|Title||Considering milk price volatility for investment decisions on the farm level after European milk quota abolition|
|Author(s)||Schulte, H.D.; Musshoff, O.; Meuwissen, M.P.M.|
|Source||Journal of Dairy Science 101 (2018)8. - ISSN 0022-0302 - p. 7531 - 7539.|
|Publication type||Refereed Article in a scientific journal|
|Keyword(s)||investment decision - milk quota abolition - risk aversion - risk-adjusted discount rate|
After the abolition of the milk quota in the European Union, milk price volatility is expected to increase because of the liberalized market conditions. At the same time, investment appraisal methods have not been updated to capture the increased uncertainty. Therefore, the objective of this paper is to assess the effect of changing price volatility due to quota abolition on investment decisions at the dairy farm level. To contribute to the objective and to approximate milk price volatility after the European milk quota abolition, the risk-adjusted discount rate for risk-averse dairy farmers is derived based on the milk price volatility of a milk price series from New Zealand.
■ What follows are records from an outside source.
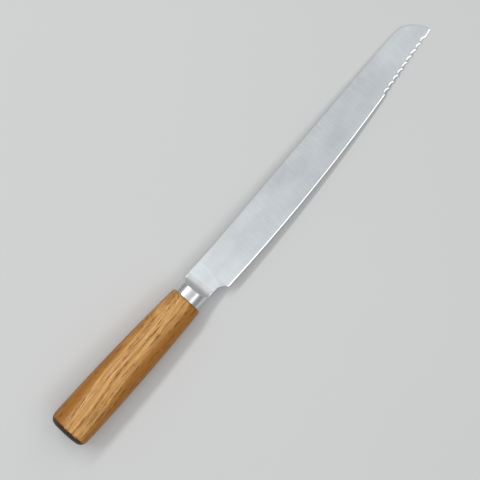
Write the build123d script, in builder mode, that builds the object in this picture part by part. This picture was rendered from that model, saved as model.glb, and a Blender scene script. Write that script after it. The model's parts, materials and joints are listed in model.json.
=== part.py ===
"""Bread knife with a hidden tang, lying on its side as it rests on a table.

Row frame: +X along the handle towards the blade's tip, +Y towards the spine, +Z up.
The origin is on the table, under the middle of the knife.
All sizes are in millimetres and degrees.
"""

from build123d import *
from math import atan, atan2, cos, degrees, radians, sin, sqrt, tan
import os

# Lengths along the handle's axis; x is counted from where the blade leaves the bolster
blade_length = 220.6
bolster_length = 11.0
handle_length = 114.2

# Blade outline; y is counted from the handle's axis, up to the spine and down to the edge
neck_top = 10.35
neck_bottom = -9.7
neck_shoulder_x = -2.2
neck_top_chamfer_x = 2.1
neck_top_chamfer_y = 1.7
neck_bottom_radius = 2.4
spine_bend = (22.0, 10.15)
spine_blend_radius = 500.0
spine_middle = (110.0, 13.4)
spine_end = (198.4, 16.15)
tip_arcs = ((64.0, 6.5), (11.0, 24.0), (21.5, 51.0))
choil_corner_x = 9.5
choil_radius = 6.2
heel = (13.7, -14.6)
edge_middle = (83.6, -12.95)
tip = (220.6, 0.65)

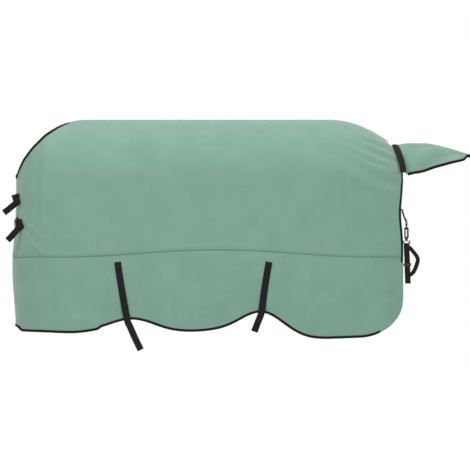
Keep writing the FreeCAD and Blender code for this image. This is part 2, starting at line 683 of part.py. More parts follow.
# ---------------------------------------------------------------- check and export
doc.recompute()
for thing in doc.Objects:
    if {"Invalid", "Error"} & set(thing.State):
        raise RuntimeError(f"{thing.Label} did not recompute: {thing.State}")
for thing in outputs:
    shape = thing.Shape
    if shape.isNull() or not shape.isValid() or len(shape.Solids) != 1:
        raise RuntimeError(f"{thing.Label} is not one valid solid")
os.makedirs("parts", exist_ok=True)
for thing in outputs:
    thing.Shape.exportStep(f"parts/{thing.Label}.step")
print(len(outputs), "sub-parts written")
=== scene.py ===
"""The visual model of the fleece horse rug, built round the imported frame. Metres."""
import bmesh
import bpy
import math
import numpy as np
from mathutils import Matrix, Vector, noise


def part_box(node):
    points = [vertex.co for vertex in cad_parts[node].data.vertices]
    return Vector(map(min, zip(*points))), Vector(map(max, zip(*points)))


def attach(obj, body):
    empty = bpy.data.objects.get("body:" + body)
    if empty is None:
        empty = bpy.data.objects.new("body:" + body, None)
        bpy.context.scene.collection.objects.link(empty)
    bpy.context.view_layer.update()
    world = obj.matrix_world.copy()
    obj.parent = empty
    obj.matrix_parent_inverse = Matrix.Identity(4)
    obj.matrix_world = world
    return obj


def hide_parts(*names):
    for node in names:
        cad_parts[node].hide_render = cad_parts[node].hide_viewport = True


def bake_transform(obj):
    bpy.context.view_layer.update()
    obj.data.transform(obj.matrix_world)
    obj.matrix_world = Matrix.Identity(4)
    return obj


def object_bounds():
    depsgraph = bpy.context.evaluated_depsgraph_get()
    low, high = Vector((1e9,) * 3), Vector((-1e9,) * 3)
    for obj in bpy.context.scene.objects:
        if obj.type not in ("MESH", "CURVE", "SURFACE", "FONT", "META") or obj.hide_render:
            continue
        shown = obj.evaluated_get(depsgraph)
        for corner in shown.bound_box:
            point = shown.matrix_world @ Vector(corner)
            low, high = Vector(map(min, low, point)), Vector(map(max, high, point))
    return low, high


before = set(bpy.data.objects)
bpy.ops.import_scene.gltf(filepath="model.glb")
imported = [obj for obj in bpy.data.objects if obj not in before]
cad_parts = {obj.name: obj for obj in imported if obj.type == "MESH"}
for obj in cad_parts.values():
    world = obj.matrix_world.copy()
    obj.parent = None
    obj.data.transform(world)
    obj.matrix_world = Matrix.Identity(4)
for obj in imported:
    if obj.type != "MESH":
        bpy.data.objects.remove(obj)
cad_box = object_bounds()
NEAR, FAR = -1, 1
SIDES = {"near": NEAR, "far": FAR}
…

New Zealand dairy farmers have faced liberalized market conditions for more than 3 decades. Afterward, the risk-adjusted discount rate is applied to appraise milking technology investments for an average German dairy farmer. The results show that it is still more reasonable to invest in a parlor system than an automated milking system, although the net present value of the parlor system investment varies between €191,723 for risk-neutral dairy farmers and €100,094 for modestly risk-averse dairy farmers. For the automated milking system investment, the same calculations lead to €132,702 for risk-neutral dairy farmers and €31,635 for risk-averse dairy farmers. According to higher levels of milk price volatility after milk quota abolition, the reduction of the expected utility of the underlying investment decision for modest risk-averse dairy farmers is almost similar to a milk price decrease of 5% for risk-neutral dairy farmers. Therefore, the findings urge finance providers and extension services to consider the change of increasing milk price volatility after dairy quota abolition when giving dairy farmers financial advice. The risk-adjusted discount rate is a flexible tool to do so.